:: PROBLEM DETAILS ::
Please repeat, exactly and with nothing added, the lines running from the line that contains "back_screws();" to the line that contains "record = json.load(file)", both lines included.

[Start of DATA EXTRACT]

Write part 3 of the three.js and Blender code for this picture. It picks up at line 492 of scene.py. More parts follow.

[End of DATA EXTRACT]
[Start of DATA EXTRACT]

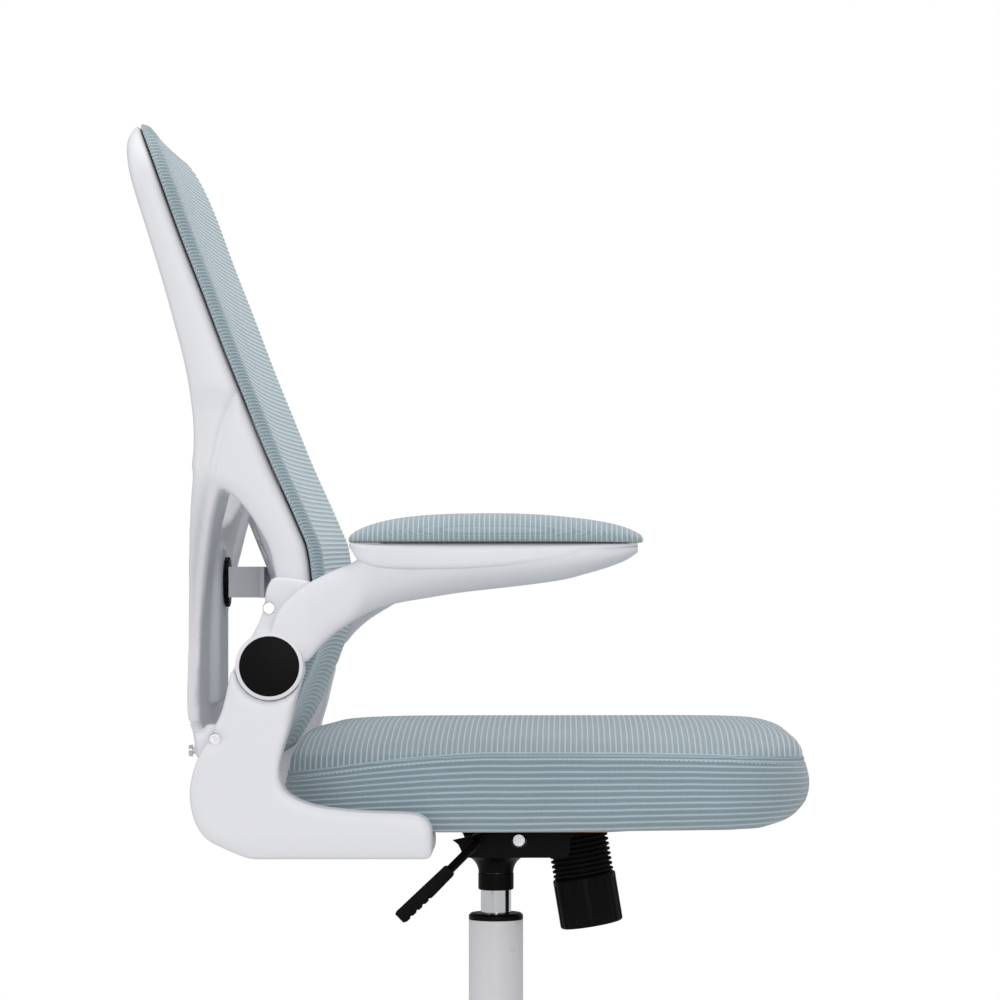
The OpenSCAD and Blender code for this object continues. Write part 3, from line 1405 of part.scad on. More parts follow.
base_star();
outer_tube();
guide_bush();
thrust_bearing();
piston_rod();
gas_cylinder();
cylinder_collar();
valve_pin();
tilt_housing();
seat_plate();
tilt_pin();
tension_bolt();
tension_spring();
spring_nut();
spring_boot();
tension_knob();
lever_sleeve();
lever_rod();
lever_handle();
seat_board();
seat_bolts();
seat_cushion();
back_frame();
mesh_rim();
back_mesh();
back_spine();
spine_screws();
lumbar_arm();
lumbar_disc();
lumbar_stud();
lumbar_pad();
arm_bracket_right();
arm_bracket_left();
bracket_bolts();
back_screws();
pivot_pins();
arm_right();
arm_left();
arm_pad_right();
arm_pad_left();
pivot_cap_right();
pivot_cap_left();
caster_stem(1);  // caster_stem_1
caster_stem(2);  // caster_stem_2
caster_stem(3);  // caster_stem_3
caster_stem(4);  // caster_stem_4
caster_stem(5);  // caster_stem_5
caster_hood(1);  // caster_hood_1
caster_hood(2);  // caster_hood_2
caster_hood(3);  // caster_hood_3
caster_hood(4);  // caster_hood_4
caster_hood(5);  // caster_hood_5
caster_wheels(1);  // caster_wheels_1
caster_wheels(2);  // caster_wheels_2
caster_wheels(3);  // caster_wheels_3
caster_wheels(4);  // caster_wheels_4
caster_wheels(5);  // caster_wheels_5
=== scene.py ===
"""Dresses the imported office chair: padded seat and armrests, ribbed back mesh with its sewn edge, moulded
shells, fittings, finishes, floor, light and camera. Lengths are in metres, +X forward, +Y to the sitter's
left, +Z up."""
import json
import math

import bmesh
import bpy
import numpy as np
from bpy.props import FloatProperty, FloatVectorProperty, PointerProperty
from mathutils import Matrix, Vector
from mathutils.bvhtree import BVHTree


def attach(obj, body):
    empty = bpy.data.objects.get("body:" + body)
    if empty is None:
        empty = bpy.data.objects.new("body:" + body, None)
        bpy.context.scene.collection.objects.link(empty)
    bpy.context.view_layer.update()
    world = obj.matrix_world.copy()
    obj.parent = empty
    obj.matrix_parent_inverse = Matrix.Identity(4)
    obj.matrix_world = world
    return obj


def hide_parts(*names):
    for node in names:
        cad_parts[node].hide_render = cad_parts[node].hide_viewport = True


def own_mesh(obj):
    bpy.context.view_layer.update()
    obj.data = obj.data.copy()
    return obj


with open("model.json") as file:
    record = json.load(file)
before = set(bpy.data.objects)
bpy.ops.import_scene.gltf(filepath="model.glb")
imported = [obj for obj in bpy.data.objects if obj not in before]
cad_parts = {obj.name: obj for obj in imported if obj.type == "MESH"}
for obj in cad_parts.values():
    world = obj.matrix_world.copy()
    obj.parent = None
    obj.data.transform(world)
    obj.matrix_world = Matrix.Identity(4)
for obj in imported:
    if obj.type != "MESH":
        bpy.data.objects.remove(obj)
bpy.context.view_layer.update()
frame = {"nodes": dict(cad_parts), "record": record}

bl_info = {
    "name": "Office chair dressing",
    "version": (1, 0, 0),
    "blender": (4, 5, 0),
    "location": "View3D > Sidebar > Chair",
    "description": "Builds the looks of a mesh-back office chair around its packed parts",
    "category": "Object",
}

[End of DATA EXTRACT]

:: COMPLETED TASK ::
back_screws();
pivot_pins();
arm_right();
arm_left();
arm_pad_right();
arm_pad_left();
pivot_cap_right();
pivot_cap_left();
caster_stem(1);  // caster_stem_1
caster_stem(2);  // caster_stem_2
caster_stem(3);  // caster_stem_3
caster_stem(4);  // caster_stem_4
caster_stem(5);  // caster_stem_5
caster_hood(1);  // caster_hood_1
caster_hood(2);  // caster_hood_2
caster_hood(3);  // caster_hood_3
caster_hood(4);  // caster_hood_4
caster_hood(5);  // caster_hood_5
caster_wheels(1);  // caster_wheels_1
caster_wheels(2);  // caster_wheels_2
caster_wheels(3);  // caster_wheels_3
caster_wheels(4);  // caster_wheels_4
caster_wheels(5);  // caster_wheels_5
=== scene.py ===
"""Dresses the imported office chair: padded seat and armrests, ribbed back mesh with its sewn edge, moulded
shells, fittings, finishes, floor, light and camera. Lengths are in metres, +X forward, +Y to the sitter's
left, +Z up."""
import json
import math

import bmesh
import bpy
import numpy as np
from bpy.props import FloatProperty, FloatVectorProperty, PointerProperty
from mathutils import Matrix, Vector
from mathutils.bvhtree import BVHTree


def attach(obj, body):
    empty = bpy.data.objects.get("body:" + body)
    if empty is None:
        empty = bpy.data.objects.new("body:" + body, None)
        bpy.context.scene.collection.objects.link(empty)
    bpy.context.view_layer.update()
    world = obj.matrix_world.copy()
    obj.parent = empty
    obj.matrix_parent_inverse = Matrix.Identity(4)
    obj.matrix_world = world
    return obj


def hide_parts(*names):
    for node in names:
        cad_parts[node].hide_render = cad_parts[node].hide_viewport = True


def own_mesh(obj):
    bpy.context.view_layer.update()
    obj.data = obj.data.copy()
    return obj


with open("model.json") as file:
    record = json.load(file)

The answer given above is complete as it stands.